- Supplied material -
■ ■ ■ ■ ■ ■ ■

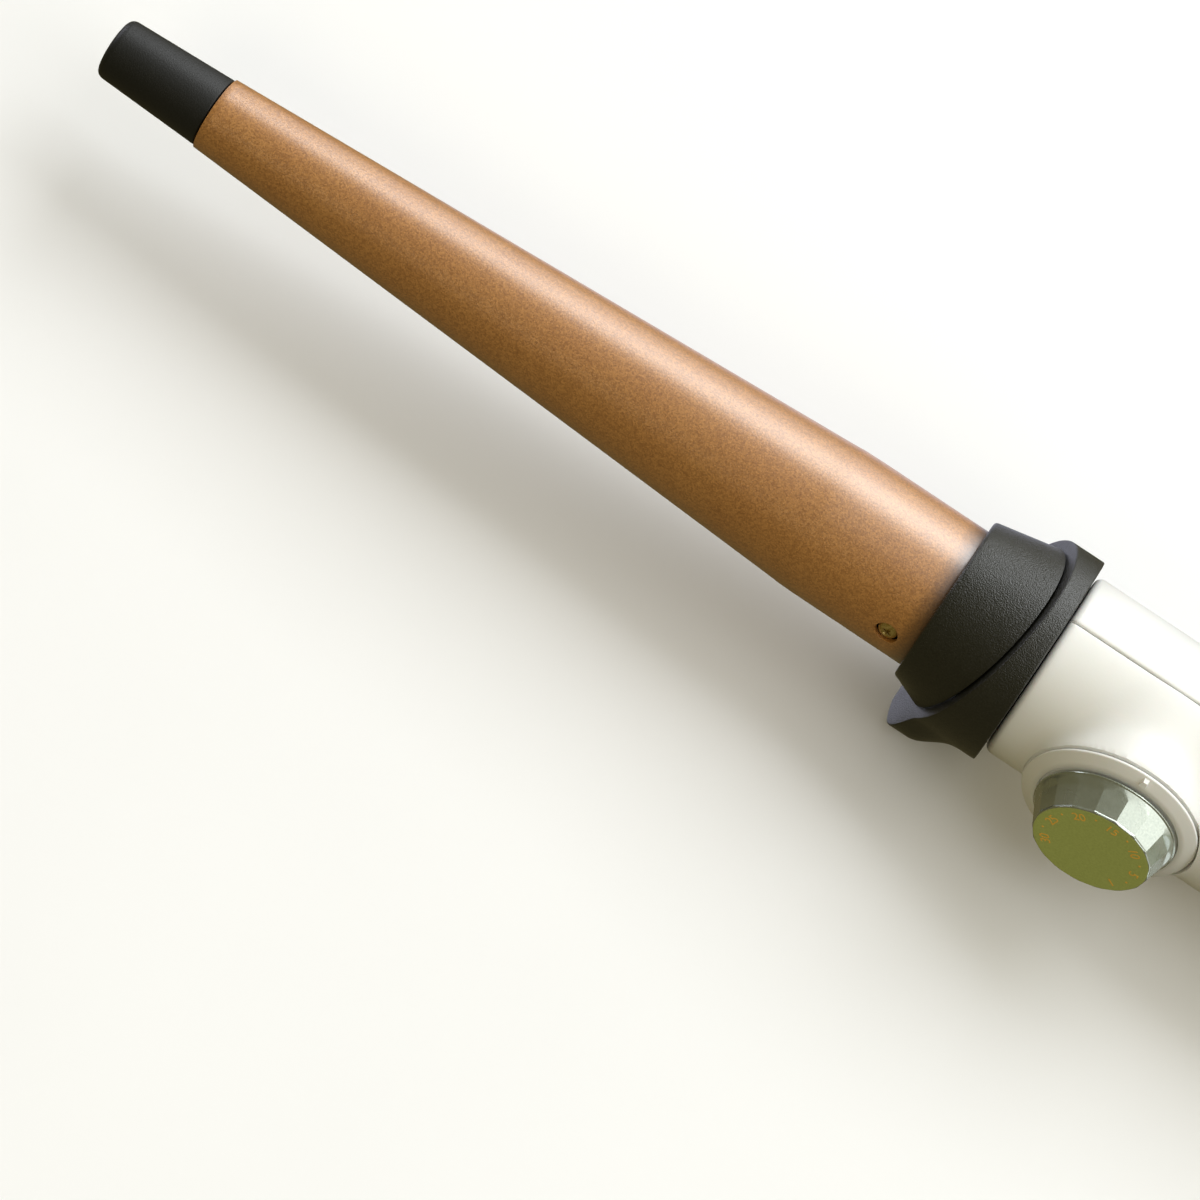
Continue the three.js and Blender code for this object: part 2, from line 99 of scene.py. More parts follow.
# %% [markdown]
# ## Studio
# A wide softbox stands behind and above the wand, with a strip below it, and draws the long
# pale highlight on the barrel's upper side. An overhead panel fills in, two side panels catch
# the guard's faces and the dial's flats, and the dim warm surroundings let the barrel's lower
# side fall to brown. A warm fill in front lights the near side but is kept out of reflections,
# because it would draw a second band along the barrel. Only the camera sees the pale backdrop.

# %% Softboxes, surroundings and floor
def softbox(name, place, size, power, colour):
    light = bpy.data.lights.new(name, "AREA")
    light.shape = "RECTANGLE"
    light.size, light.size_y = size
    light.energy = power
    light.color = colour
    lamp = shown(name, light)
    lamp.location = place
    lamp.rotation_euler = (-Vector(place)).to_track_quat("-Z", "Y").to_euler()
    return lamp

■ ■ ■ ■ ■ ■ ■

- Instruction -
Quote exactly the first line of the data and every line after it through the one holding "# because it".

- Written answer -
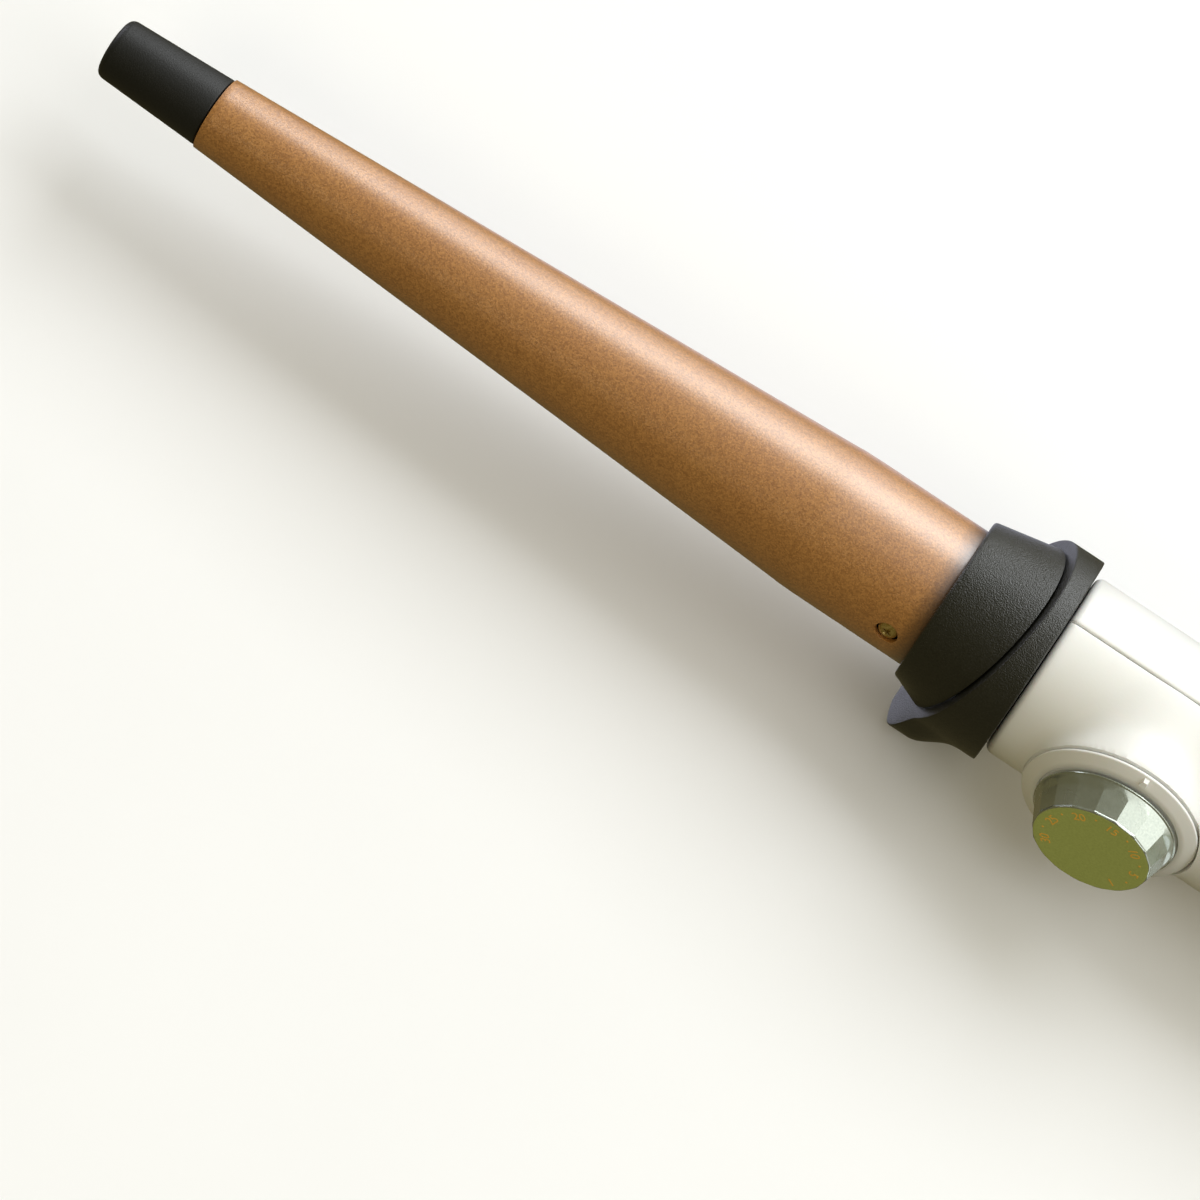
Continue the three.js and Blender code for this object: part 2, from line 99 of scene.py. More parts follow.
# %% [markdown]
# ## Studio
# A wide softbox stands behind and above the wand, with a strip below it, and draws the long
# pale highlight on the barrel's upper side. An overhead panel fills in, two side panels catch
# the guard's faces and the dial's flats, and the dim warm surroundings let the barrel's lower
# side fall to brown. A warm fill in front lights the near side but is kept out of reflections,
# because it would draw a second band along the barrel. Only the camera sees the pale backdrop.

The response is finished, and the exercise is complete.